Experimental bending performance characterization of sHAMs used underwater growing robot

Abstract

Soft-growing robots represent an emerging field characterized by their ability to extend at the tip while the base remains stationary. These robots offer a unique advantage in navigating through confined spaces inaccessible to humans. Specifically, in underwater exploration tasks, their flexible bodies render them particularly efficient. Moreover, these robots exhibit the capability to steer even while growing. There exist several steering methods including sHAMs (soft Hydraulic Artificial Muscles), sPAMs (soft Pneumatic Artificial Muscles), tendon-driven techniques, and predefined bending mechanisms, applicable both in air and underwater [1],[2]. This paper specifically delves into the study of sHAMs (soft Hydraulic Artificial Muscles) and their inherent characteristics.

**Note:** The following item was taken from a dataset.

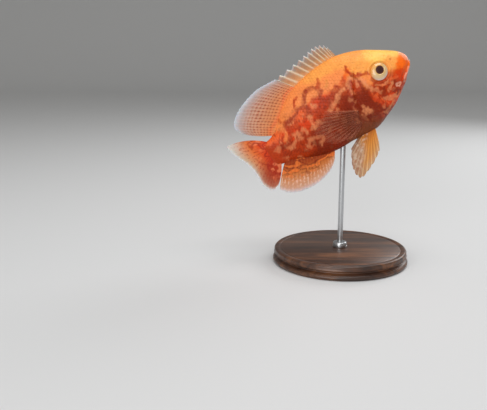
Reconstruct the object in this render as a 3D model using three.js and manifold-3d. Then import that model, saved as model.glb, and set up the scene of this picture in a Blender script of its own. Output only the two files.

Various critical factors influence the bending behavior of sHAMs, including pressure, the diameter ratio between the robot body and the sHAM, the length of the robot body, and the number of sHAMs employed. In this study, we concentrate on varying the diameter ratio between the body and sHAM, while keeping other parameters constant. To achieve this, we fabricated robot bodies with varying diameters while maintaining a constant diameter for the sHAM. By systematically analyzing the results obtained from this experimental setup, we aim to provide insights into how the bending angle varies in relation to the diameter ratio.